Thursday, September 29, 2011

Cause and Effect

You are the product of argument and the host of ongoing argument.  You were born into a culture that thrives on argument as much as it thrives on egg bread, dipped at this time of year into honey, prized at the onset of the Sabbath as a harmony every bit as symbolic and mystical as the Eucharist. Argument thrives within you as your various selves try to forge available truth you can each accept with as few reservations as possible.

This is the stuff you are made of; it is argument, not rancor. 

Back in the earlier days of your human species, before there was written language, there was still a measure of a code of behavior.  If, at a barbecue back then, you were to casually pluck a musk ox haunch from your neighbor’s plate, you could expect to be on the receiving end of one or more blows to the nearest part of your body to the individual you’d “borrowed” from, the concept of borrowing no doubt still in beta format.  

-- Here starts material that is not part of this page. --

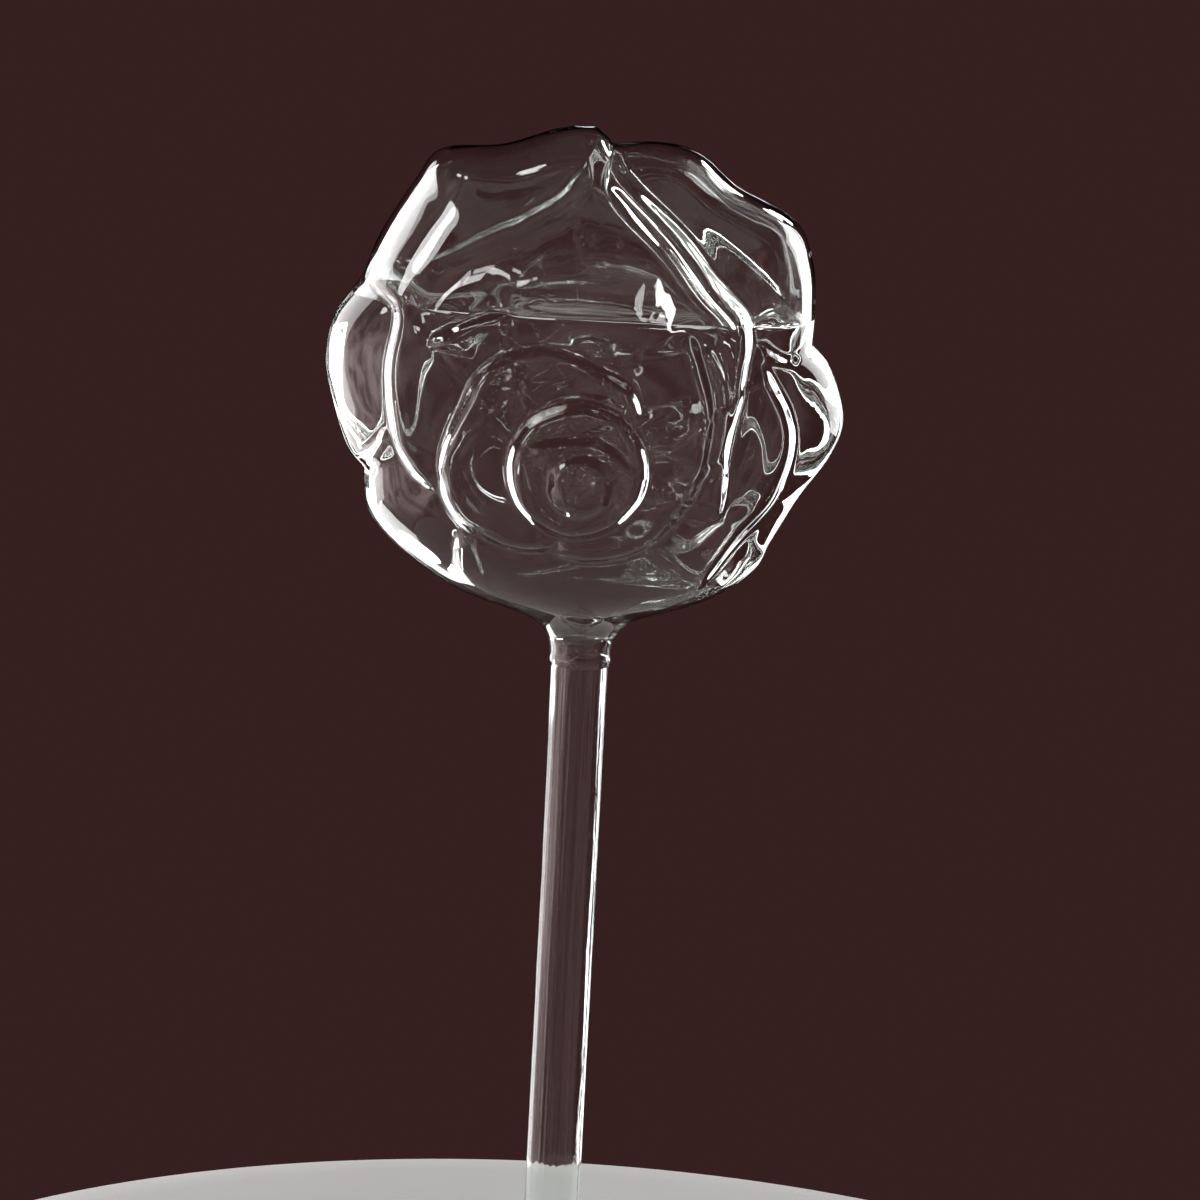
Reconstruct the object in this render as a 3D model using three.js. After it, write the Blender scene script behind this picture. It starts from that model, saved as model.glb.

Such behavior today is still pretty much a no-no unless you were given a specific invite.  And you could very well have a well-developed sense of interest in that foxy Cro-Magnon lady to the point where, were she to reach for some of your tri-tip, you’d be flattered.

By the time writing had been invented, your culture was well along its way into making distinctions about degrees of human behavior, distinguishing right from wrong, even good versus bad to such an acute degree that the translation of pilpul, the word for the distinction-making process is “hair splitting.”  With due diligence and practicality, your culture needed the equivalents of lawyers to interpret (and argue) these distinctions, hence the introduction of the rabbi. 

You have spent a lifetime immersed in more arguments than you can number.  Get up now or sleep another half hour?  Oatmeal or Cream of Wheat?  Poached eggs or scrambled?  Major in literature or anthropology?  What about journalism?  Was college necessary?  Was puberty necessary?  Apparently, yes to both.  Family gatherings were a nest of argument.  Schmuck, why English literature?  Look what they did to us, cast us out.  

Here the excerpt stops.